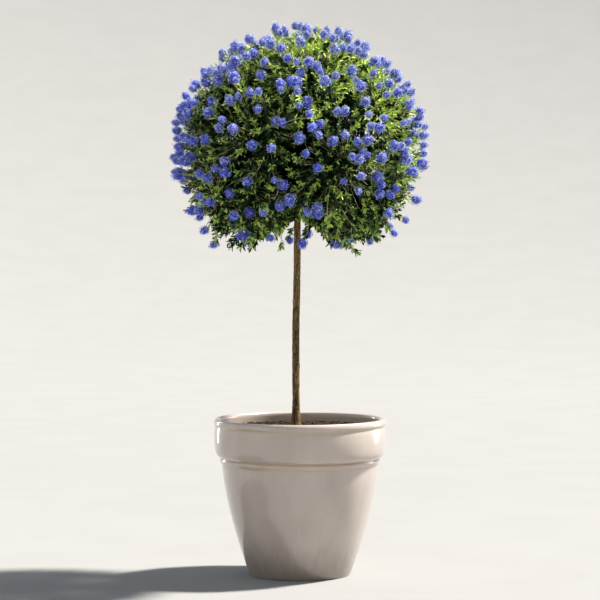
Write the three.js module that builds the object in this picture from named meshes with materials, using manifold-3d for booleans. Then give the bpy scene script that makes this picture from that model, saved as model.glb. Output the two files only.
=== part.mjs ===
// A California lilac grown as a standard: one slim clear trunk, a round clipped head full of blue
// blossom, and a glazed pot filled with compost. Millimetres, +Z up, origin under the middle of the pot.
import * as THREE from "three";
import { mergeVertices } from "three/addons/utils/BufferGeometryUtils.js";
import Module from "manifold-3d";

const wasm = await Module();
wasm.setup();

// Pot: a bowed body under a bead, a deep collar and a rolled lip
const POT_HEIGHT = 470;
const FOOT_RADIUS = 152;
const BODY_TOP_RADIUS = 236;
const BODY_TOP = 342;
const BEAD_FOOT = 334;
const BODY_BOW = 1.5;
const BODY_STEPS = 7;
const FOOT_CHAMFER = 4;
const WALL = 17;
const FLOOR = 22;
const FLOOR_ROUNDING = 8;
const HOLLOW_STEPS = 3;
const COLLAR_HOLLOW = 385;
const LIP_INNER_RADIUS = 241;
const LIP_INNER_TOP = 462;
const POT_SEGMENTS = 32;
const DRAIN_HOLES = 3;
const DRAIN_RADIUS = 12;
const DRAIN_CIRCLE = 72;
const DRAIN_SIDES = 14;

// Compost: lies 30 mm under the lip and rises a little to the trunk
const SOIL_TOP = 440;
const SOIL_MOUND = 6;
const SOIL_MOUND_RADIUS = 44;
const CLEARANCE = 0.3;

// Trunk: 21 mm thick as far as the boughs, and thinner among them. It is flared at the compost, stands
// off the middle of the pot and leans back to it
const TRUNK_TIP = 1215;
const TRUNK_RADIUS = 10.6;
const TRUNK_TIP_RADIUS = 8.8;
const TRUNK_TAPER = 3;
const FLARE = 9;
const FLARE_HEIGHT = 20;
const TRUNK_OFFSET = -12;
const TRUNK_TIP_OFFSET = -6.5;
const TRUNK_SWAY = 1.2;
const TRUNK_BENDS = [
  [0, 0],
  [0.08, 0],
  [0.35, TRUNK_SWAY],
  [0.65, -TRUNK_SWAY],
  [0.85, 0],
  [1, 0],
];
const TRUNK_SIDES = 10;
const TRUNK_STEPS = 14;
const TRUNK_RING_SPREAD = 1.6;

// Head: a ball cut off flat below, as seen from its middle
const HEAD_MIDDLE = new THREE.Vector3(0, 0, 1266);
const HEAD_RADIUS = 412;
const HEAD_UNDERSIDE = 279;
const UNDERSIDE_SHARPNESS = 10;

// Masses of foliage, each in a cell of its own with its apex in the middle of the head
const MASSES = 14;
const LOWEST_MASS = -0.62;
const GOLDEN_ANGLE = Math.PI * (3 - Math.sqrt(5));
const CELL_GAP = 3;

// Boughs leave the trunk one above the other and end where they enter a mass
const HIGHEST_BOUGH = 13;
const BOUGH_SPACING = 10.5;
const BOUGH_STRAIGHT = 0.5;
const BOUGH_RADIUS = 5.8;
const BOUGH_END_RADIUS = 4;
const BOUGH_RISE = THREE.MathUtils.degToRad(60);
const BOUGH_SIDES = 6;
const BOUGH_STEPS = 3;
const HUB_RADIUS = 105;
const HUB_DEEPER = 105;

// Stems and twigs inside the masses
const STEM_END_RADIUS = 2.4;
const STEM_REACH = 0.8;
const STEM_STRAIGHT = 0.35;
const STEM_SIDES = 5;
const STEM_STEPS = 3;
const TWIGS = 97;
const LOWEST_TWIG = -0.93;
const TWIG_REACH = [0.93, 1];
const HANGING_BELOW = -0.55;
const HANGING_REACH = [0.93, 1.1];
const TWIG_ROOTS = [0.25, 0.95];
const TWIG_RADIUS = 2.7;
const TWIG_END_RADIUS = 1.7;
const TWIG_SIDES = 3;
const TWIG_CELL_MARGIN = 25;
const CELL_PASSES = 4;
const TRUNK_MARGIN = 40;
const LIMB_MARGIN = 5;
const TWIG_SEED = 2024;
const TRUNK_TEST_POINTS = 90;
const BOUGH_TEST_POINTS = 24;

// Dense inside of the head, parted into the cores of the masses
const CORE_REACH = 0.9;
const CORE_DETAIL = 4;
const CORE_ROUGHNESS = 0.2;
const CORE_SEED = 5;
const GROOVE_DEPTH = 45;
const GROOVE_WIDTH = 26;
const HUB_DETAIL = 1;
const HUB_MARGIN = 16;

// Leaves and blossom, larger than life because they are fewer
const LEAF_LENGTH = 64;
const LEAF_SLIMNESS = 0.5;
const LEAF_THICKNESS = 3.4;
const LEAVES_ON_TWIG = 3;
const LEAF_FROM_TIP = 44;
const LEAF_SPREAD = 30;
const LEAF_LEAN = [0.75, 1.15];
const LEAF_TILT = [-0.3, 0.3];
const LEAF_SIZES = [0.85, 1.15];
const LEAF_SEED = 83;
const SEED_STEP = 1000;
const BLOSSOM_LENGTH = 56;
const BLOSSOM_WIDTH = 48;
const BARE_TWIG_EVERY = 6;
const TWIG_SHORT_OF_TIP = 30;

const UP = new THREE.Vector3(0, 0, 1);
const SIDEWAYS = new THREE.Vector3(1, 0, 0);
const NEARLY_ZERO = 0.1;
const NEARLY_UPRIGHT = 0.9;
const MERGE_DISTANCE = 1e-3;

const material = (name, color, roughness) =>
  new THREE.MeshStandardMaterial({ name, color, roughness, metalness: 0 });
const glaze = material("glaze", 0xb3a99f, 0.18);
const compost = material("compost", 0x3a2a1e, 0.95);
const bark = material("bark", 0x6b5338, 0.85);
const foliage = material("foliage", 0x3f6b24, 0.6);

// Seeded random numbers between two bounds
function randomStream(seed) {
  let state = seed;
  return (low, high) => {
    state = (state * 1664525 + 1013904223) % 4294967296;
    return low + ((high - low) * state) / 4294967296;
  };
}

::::

--- Short exercise ---
Reproduce every line of the data verbatim.

--- Exercise result ---
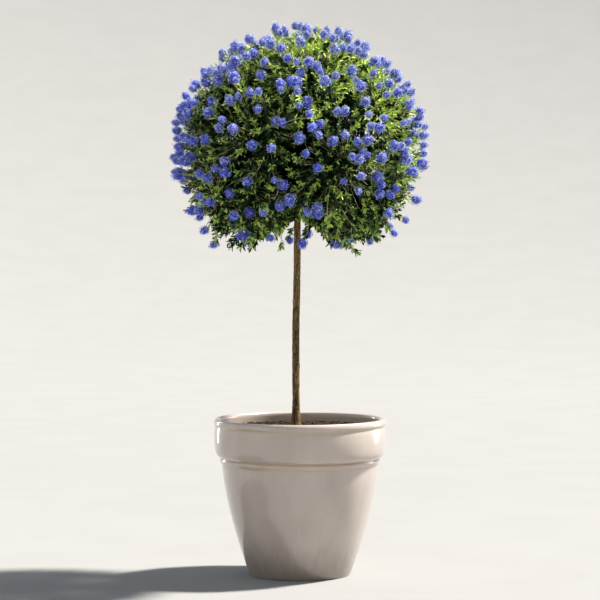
Write the three.js module that builds the object in this picture from named meshes with materials, using manifold-3d for booleans. Then give the bpy scene script that makes this picture from that model, saved as model.glb. Output the two files only.
=== part.mjs ===
// A California lilac grown as a standard: one slim clear trunk, a round clipped head full of blue
// blossom, and a glazed pot filled with compost. Millimetres, +Z up, origin under the middle of the pot.
import * as THREE from "three";
import { mergeVertices } from "three/addons/utils/BufferGeometryUtils.js";
import Module from "manifold-3d";

const wasm = await Module();
wasm.setup();

// Pot: a bowed body under a bead, a deep collar and a rolled lip
const POT_HEIGHT = 470;
const FOOT_RADIUS = 152;
const BODY_TOP_RADIUS = 236;
const BODY_TOP = 342;
const BEAD_FOOT = 334;
const BODY_BOW = 1.5;
const BODY_STEPS = 7;
const FOOT_CHAMFER = 4;
const WALL = 17;
const FLOOR = 22;
const FLOOR_ROUNDING = 8;
const HOLLOW_STEPS = 3;
const COLLAR_HOLLOW = 385;
const LIP_INNER_RADIUS = 241;
const LIP_INNER_TOP = 462;
const POT_SEGMENTS = 32;
const DRAIN_HOLES = 3;
const DRAIN_RADIUS = 12;
const DRAIN_CIRCLE = 72;
const DRAIN_SIDES = 14;

// Compost: lies 30 mm under the lip and rises a little to the trunk
const SOIL_TOP = 440;
const SOIL_MOUND = 6;
const SOIL_MOUND_RADIUS = 44;
const CLEARANCE = 0.3;

// Trunk: 21 mm thick as far as the boughs, and thinner among them. It is flared at the compost, stands
// off the middle of the pot and leans back to it
const TRUNK_TIP = 1215;
const TRUNK_RADIUS = 10.6;
const TRUNK_TIP_RADIUS = 8.8;
const TRUNK_TAPER = 3;
const FLARE = 9;
const FLARE_HEIGHT = 20;
const TRUNK_OFFSET = -12;
const TRUNK_TIP_OFFSET = -6.5;
const TRUNK_SWAY = 1.2;
const TRUNK_BENDS = [
  [0, 0],
  [0.08, 0],
  [0.35, TRUNK_SWAY],
  [0.65, -TRUNK_SWAY],
  [0.85, 0],
  [1, 0],
];
const TRUNK_SIDES = 10;
const TRUNK_STEPS = 14;
const TRUNK_RING_SPREAD = 1.6;

// Head: a ball cut off flat below, as seen from its middle
const HEAD_MIDDLE = new THREE.Vector3(0, 0, 1266);
const HEAD_RADIUS = 412;
const HEAD_UNDERSIDE = 279;
const UNDERSIDE_SHARPNESS = 10;

// Masses of foliage, each in a cell of its own with its apex in the middle of the head
const MASSES = 14;
const LOWEST_MASS = -0.62;
const GOLDEN_ANGLE = Math.PI * (3 - Math.sqrt(5));
const CELL_GAP = 3;

// Boughs leave the trunk one above the other and end where they enter a mass
const HIGHEST_BOUGH = 13;
const BOUGH_SPACING = 10.5;
const BOUGH_STRAIGHT = 0.5;
const BOUGH_RADIUS = 5.8;
const BOUGH_END_RADIUS = 4;
const BOUGH_RISE = THREE.MathUtils.degToRad(60);
const BOUGH_SIDES = 6;
const BOUGH_STEPS = 3;
const HUB_RADIUS = 105;
const HUB_DEEPER = 105;

// Stems and twigs inside the masses
const STEM_END_RADIUS = 2.4;
const STEM_REACH = 0.8;
const STEM_STRAIGHT = 0.35;
const STEM_SIDES = 5;
const STEM_STEPS = 3;
const TWIGS = 97;
const LOWEST_TWIG = -0.93;
const TWIG_REACH = [0.93, 1];
const HANGING_BELOW = -0.55;
const HANGING_REACH = [0.93, 1.1];
const TWIG_ROOTS = [0.25, 0.95];
const TWIG_RADIUS = 2.7;
const TWIG_END_RADIUS = 1.7;
const TWIG_SIDES = 3;
const TWIG_CELL_MARGIN = 25;
const CELL_PASSES = 4;
const TRUNK_MARGIN = 40;
const LIMB_MARGIN = 5;
const TWIG_SEED = 2024;
const TRUNK_TEST_POINTS = 90;
const BOUGH_TEST_POINTS = 24;

// Dense inside of the head, parted into the cores of the masses
const CORE_REACH = 0.9;
const CORE_DETAIL = 4;
const CORE_ROUGHNESS = 0.2;
const CORE_SEED = 5;
const GROOVE_DEPTH = 45;
const GROOVE_WIDTH = 26;
const HUB_DETAIL = 1;
const HUB_MARGIN = 16;

// Leaves and blossom, larger than life because they are fewer
const LEAF_LENGTH = 64;
const LEAF_SLIMNESS = 0.5;
const LEAF_THICKNESS = 3.4;
const LEAVES_ON_TWIG = 3;
const LEAF_FROM_TIP = 44;
const LEAF_SPREAD = 30;
const LEAF_LEAN = [0.75, 1.15];
const LEAF_TILT = [-0.3, 0.3];
const LEAF_SIZES = [0.85, 1.15];
const LEAF_SEED = 83;
const SEED_STEP = 1000;
const BLOSSOM_LENGTH = 56;
const BLOSSOM_WIDTH = 48;
const BARE_TWIG_EVERY = 6;
const TWIG_SHORT_OF_TIP = 30;

const UP = new THREE.Vector3(0, 0, 1);
const SIDEWAYS = new THREE.Vector3(1, 0, 0);
const NEARLY_ZERO = 0.1;
const NEARLY_UPRIGHT = 0.9;
const MERGE_DISTANCE = 1e-3;

const material = (name, color, roughness) =>
  new THREE.MeshStandardMaterial({ name, color, roughness, metalness: 0 });
const glaze = material("glaze", 0xb3a99f, 0.18);
const compost = material("compost", 0x3a2a1e, 0.95);
const bark = material("bark", 0x6b5338, 0.85);
const foliage = material("foliage", 0x3f6b24, 0.6);

// Seeded random numbers between two bounds
function randomStream(seed) {
  let state = seed;
  return (low, high) => {
    state = (state * 1664525 + 1013904223) % 4294967296;
    return low + ((high - low) * state) / 4294967296;
  };
}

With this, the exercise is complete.